I feel like it was someplace obvious, and then, nowhere at all.
The badgering memory of that same temperature many Augusts ago before the wedding on the bluff, through imaginary associations that give Alice in Wonderland a run for her money.
Ah, there it is. The endless cleaning, mopping up the mess. That was a line in a poem I wrote about my parents’ marriage. Except I felt like, at the time, I was the one cleaning up the mess, on a daily basis, as I over-achieved my way through junior year to be accepted everywhere I wanted to be and ended up going where I did not want to be confined. In the end, the confines launched a nomadic spirit and the end lies in its beginning.
So as I listen to advice that makes sense from my alma mater which I have come to be proud of in a way I did not expect when I was facing first year dorm with a wacko roommate whose boyfriend was at Notre Dame, but you sure couldn’t tell by the number of boys who crashed in our room. How do these things happen? If not for some sort of absurdist theater, then I could do without the psychos I have encountered and had to endure too many times, for too long, because I was trained to be patient, to wait it out, to make haste when you make you escape.

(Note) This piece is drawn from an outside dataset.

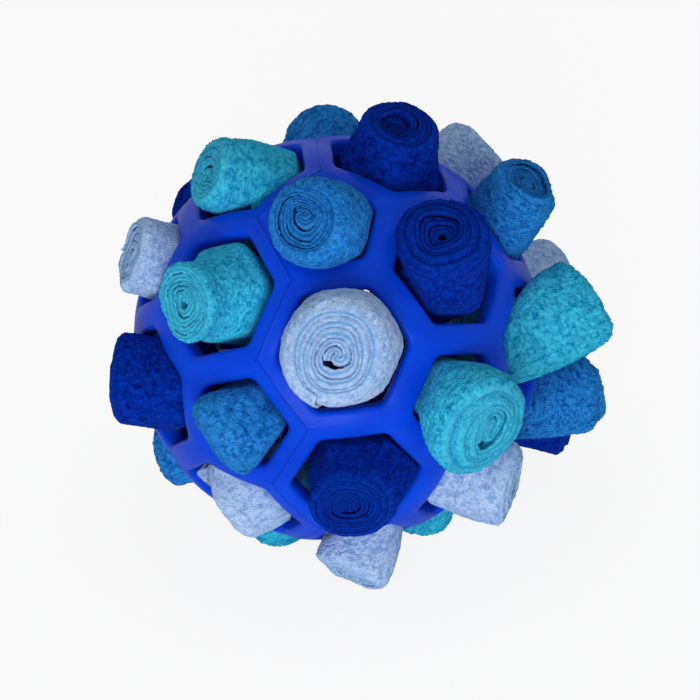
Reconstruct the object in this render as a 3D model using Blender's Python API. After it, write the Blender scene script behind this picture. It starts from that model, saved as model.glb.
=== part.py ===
"""Snuffle ball for a pet: a moulded rubber lattice ball whose 32 holes each hold a rolled strip of fleece.

The lattice is a truncated icosahedron blown up to a sphere: 12 five-sided and 20 six-sided holes between
struts of one width. Each strip is rolled up like a carpet and pushed into a hole, where the rubber grips
its neck. Outside the neck the soft roll leans over, and inside it tapers towards the hollow middle.
The ball rests on three short rolls whose ends lie flat on the table. Metres, +Z up, table at Z = 0.
"""

import itertools
import math
from collections import namedtuple

import bmesh
import bpy
from mathutils import Matrix, Vector

# Rubber lattice ball
LATTICE_RADIUS = 0.057          # ball centre to the outside of the struts
WALL_DEPTH = 0.0058             # radial thickness of a strut
STRUT_WIDTH = 0.0084            # across a strut, on the outside
STRUT_INNER_WIDTH = 0.0066      # across a strut, on the inside
STRUT_EDGE = 0.0013             # rounding of a strut's outer edges
STRUT_CROWN = 0.0003            # how far a strut's middle line stands above its edges
HOLE_FILLET = 0.0035            # corner radius of a hole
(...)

Today I decided could be a perfect day if I stayed to my Meyer-Briggs Strong Campbell Personality Career test results of “Army Officer” personality, architect mind, model maker precision. Then I glanced at the sometimes uncannily accurate horoscope which I do not consult on any regular basis but more as an amusement – unless the whole thing is a shitstorm, like today, then I think what the fuck, are all Virgos going back to bed right now?
Which is why I take so little seriously – we make the truths we want, see the realities we are programmed to believe and must break out of all constructs to even have a chance of knowing ourselves on any level deeper than your credit score, accolades, and measures of ephemeral wealth, to even understand there is another layer to the dread, anxiety, panic attacks, PTSD, insecurities, doubts, fears and existential angst that everyone tries to talk you out of because it’s just a drag, man.
“You’re clinically xyz…”
Um no, actually I am not. I know what the problem is and this is the way I have to address it because you are not me and although I appreciate your timeless and caring advice to get over it (because you’re over it), I have to process it through the means of my existence – because I want to learn and lead the best life I can before I die, and that’s not morbid, that is the most hopeful wish and belief I have ever had. I have a vision now. It is not close at hand. I must do many dreaded things before that. I hate wasting time on things that I don’t think matter–which are things that many people to think matter, like power, more than everyone else, self-worth equals net worth, social status, luxury items, adoration of fans — all are trivial to me. I know how much time there is in one life and I don’t know how much time there is in mine so I don’t want to waste any of it dealing with bullshit, anymore. And yet, bullshit, exists. Must be mired through. And so, I continue to listen to the webinar “Explore your financial goals and define your American Dream.” That is a worthy thought to absorb and I know that I am like no one else on this seminar, no one has to start over this late (based on the questions they are asking, based on the pedigree of my school — have I let them down? Not in merit, credits, experience — but in terms of success as measured by amassed income — no way. I have lived the glass ceiling under the concrete-woman, producer, in the worst industry there is in terms of fairness–entertainment. And here I am. Having made 1/2 of what my male peers make for my entire executive career.
And so it goes. I created much of it, not necessarily to beat myself up for making mistakes because has I known they were mistakes, I would have probably chosen a different course. That’s why hindsight is the most annoying of all sights. It’s pointless. Yes, now we know. Duh. I don’t want my life to be one big DUH.
So as I approach my mid-centurion milestone, I reflect on much of the torment and device means of working my through it like Charles Bronson in The Great Escape.
I am determined to make it work, and in the end, live to tell the tale — so that others can fast track past the crap and deal with the actual intensity that when it hits you can derail an entire well-laid plan, and to re-route can take precious years that you do not get back. If honesty can be the litmus, then I will consistently seek my own truth. That’s the best I can do, this last Friday of my 40s.